Il repère la petite boule, il pense d'abord que c'est un durillon, puis il affirme que c'est une ampoule.
Il me la soigne avec une pommade dont il me vante les mérites, le « baume du Suédois ».
Je rumine à nouveau.
Il paraît qu'au pays des aveugles, les borgnes sont rois. Celui qui a dit cela devait être un optimiste,
car en ce qui concerne les êtres humains, on devrait plutôt dire qu'au pays des borgnes, les aveugles
sont rois.
Les êtres humains sont tellement épris de fadaises simplistes que ce sont les cons qui donnent le ton.
Cela va de la grande colère des imbéciles de Bernanos au succès du poujadisme, du populisme, du
racisme, du nationalisme, de l'anti-quoiquecesoit-isme, et j'en passe !
Dans un monde où les aveugles sont rois, comment sortir des religions (au sens large) ?
Les religions, toutes les religions, c'est de la grandiloquence sur fonds d'inepties. Les assertions
contredites par la science deviennent des « métaphores » et sont sanctifiées.
C'est trop humain pour être crédible !
Beaucoup de pèlerins logent dans le gîte, le nombre de bâtons en témoigne.
Et il y a aussi ceux qui, comme moi, n'ont pas de bâtons.

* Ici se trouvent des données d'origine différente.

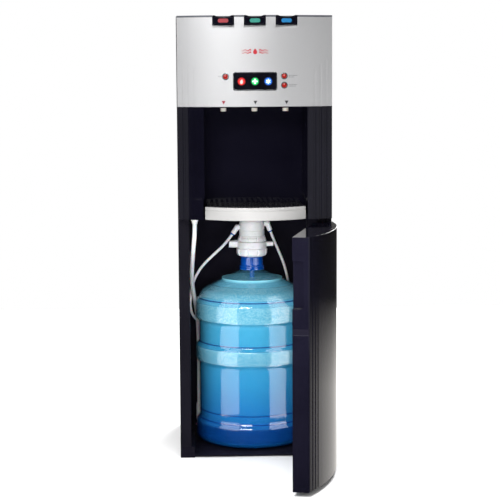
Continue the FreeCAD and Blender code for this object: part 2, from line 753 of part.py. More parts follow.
def probe_collar():
    """Locking ring: notched nut below, rounded belt with two finger wings above."""
    nut = lathe([(COLLAR_BORE, 444), (28, 444), (34, 447.5), (36.4, 452), (36.4, 462),
                 (33.7, 464), (35.7, 467.5), (35.7, 478), (34.5, 479.5), (COLLAR_BORE, 479.5)],
                BOTTLE_X, 0)
    notches = []
    for i in range(COLLAR_NOTCHES):
        a = 2 * math.pi * (i + 0.3) / COLLAR_NOTCHES
        foot = vec(BOTTLE_X + 36.8 * math.cos(a), 36.8 * math.sin(a), 440)
        notches.append(rod(foot, UP, 1.8, 22))
    nut = nut.cut(Part.makeCompound(notches))
    wings = []
    for side in (-1, 1):
        x0, x1 = sorted((BOTTLE_X + side * 24, BOTTLE_X + side * 51.5))
        wings.append(rounded_box(x0, x1, -9, 9, 467.5, 478.5, 3, UP))
    return fuse([nut] + wings)


def probe_body():
    """Valve head: shaft through the collar, drum with a flared foot and a domed top."""
    profile = [(DIP_R - 1.5, 430), (16, 430), (16, 480), (33.4, 480), (34, 481),
               (32.8, 488), (31.4, 489), (30.6, 492.5), (29.6, 493.5), (29.6, 523),
               (27, 530), (20, 536), (DIP_R - 1.5, 538), (DIP_R - 1.5, 500)]
    body = lathe(profile, BOTTLE_X, 0)
    return body.cut(rod(vec(BOTTLE_X, 0, 429), UP, DIP_R + 0.02, 1.0))


# ---- hoses and their fittings --------------------------------------------------------------
FITTING_LEN = 18.0


def toward(start, end):
    """Unit vector from start to end."""
    return vec(*end).sub(vec(*start)).normalize()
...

Je fais un petit tour dans le village et je vais reconnaître la suite du camino.
Encore un tympan qui chante un hymne à l'exclusion, en divisant les gens en « bons » et « mauvais » !
Et ce jugement dernier qui n'aura jamais lieu!
Je participe aux vêpres, aux complies et à la bénédiction des pèlerins, mais je
renonce à l'explication du tympan, aux chants de la chorale et aux illuminations, car cela me
mènerait trop tard.
C'est trop « touristique » pour moi et de toute manière, tôt matin le camino m'attend.
Cette étape de Conques m'émeut, car elle me rappelle ma deuxième étape, quand j'ai logé chez les chanoines prémontrés de Leffe. Je suis surpris de constater qu'ici ils sont moins nombreux qu'à Leffe.
Par ailleurs, les rituels religieux me lassent. Ces litanies répétitives d'un autre
temps me font douter de la raison, de l'intelligence et de l'aptitude à prendre activement
conscience (l' « awareness ») du singe bavard.
Comment pouvons-nous en rester à un stade aussi primitif ?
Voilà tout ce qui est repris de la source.